Apply the winner — one click

When the results panel shows a winner with prob_best ≥ 0.95 and a non-null linked flag, a green “Apply winner →” button appears next to the winner’s name. Click it:

  1. Confirmation modal: “This will route 100% of users to ‘<winnerKey>’. The experiment will be marked completed.”
  2. Confirm → the linked flag’s rolloutPct is set to 100, the flag is enabled, and the experiment status flips to Completed.
  3. An audit-log entry is written: experiment.apply_winner with the winner key and flag id in metadata.

You can also do it manually: change status to Completed, then go to /flags and set rollout to 100%.

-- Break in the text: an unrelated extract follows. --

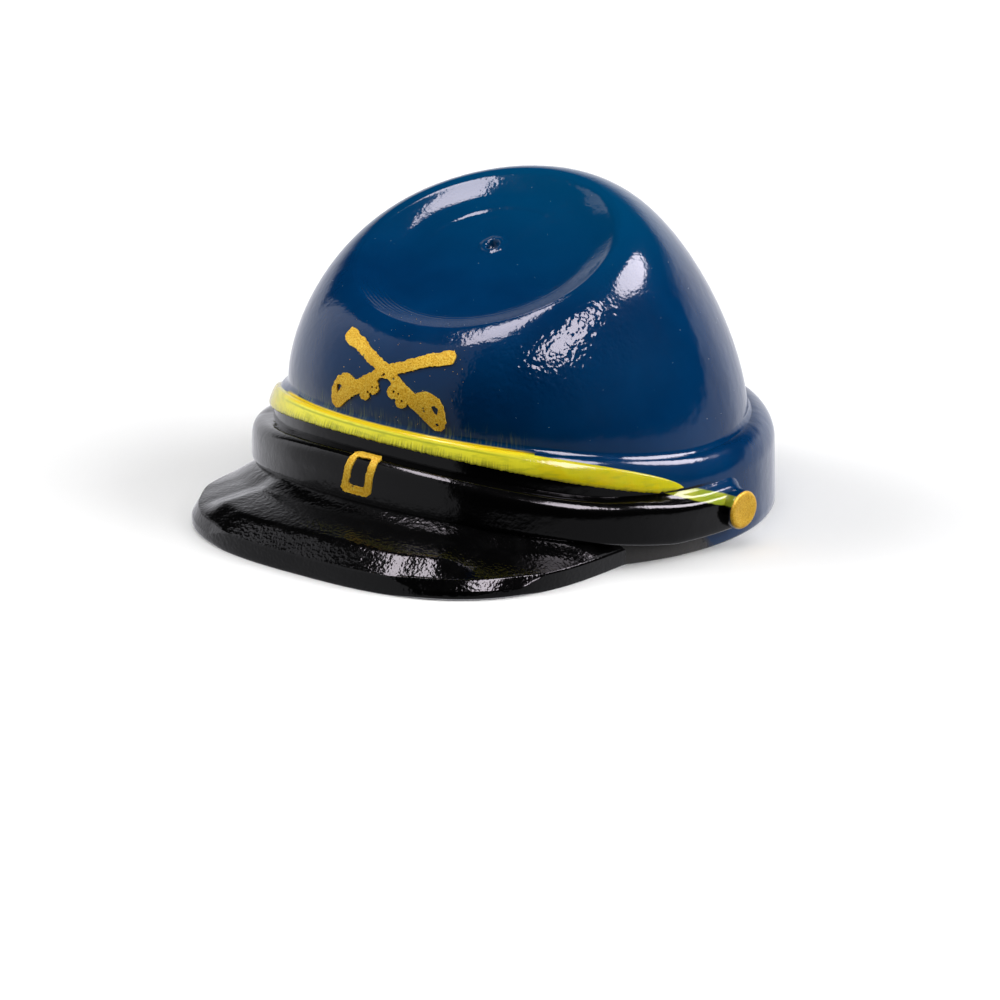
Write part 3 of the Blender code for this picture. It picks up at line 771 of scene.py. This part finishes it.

After the winner is applied, you can safely remove the if (variant === "treatment") branch from your code in your next release.


Audit log

Every action on an experiment is recorded. Open the History side-panel on the experiment detail page to see:

  • experiment.created
  • experiment.status_changed (any status flip — including auto-pause from SRM)
  • experiment.variants_changed
  • experiment.apply_winner
  • experiment.auto_paused_srm

Most-recent first. Up to 50 entries shown.


Limits and gotchas

  • Variant cap: 2-4 variants per experiment. Larger N is on the roadmap but not exposed in the UI yet.
  • 30-day window: The ClickHouse query that feeds the stats engine looks at events from the past 30 days. Experiments running longer than 30 days only see the most recent 30 days.
  • Recompute cadence: Results refresh on-demand (when you expand the panel). A nightly cron also runs and triggers auto-pause on SRM.
  • $os and $browser segments: Not auto-emitted by the SDK. Pass them yourself on tracker.track() if you want to slice by them. $country is auto-populated from request IP geolocation server-side.
  • Pausing: Pausing prevents the auto-pause cron from acting again, but the on-demand results panel continues to compute fresh stats. Use Pause + an explicit comment in the audit log for a “frozen” experiment.

Run experiments in pairs with the same target event. After applying winner #1, start experiment #2 testing the next iteration on top — that’s how you compound lifts month over month.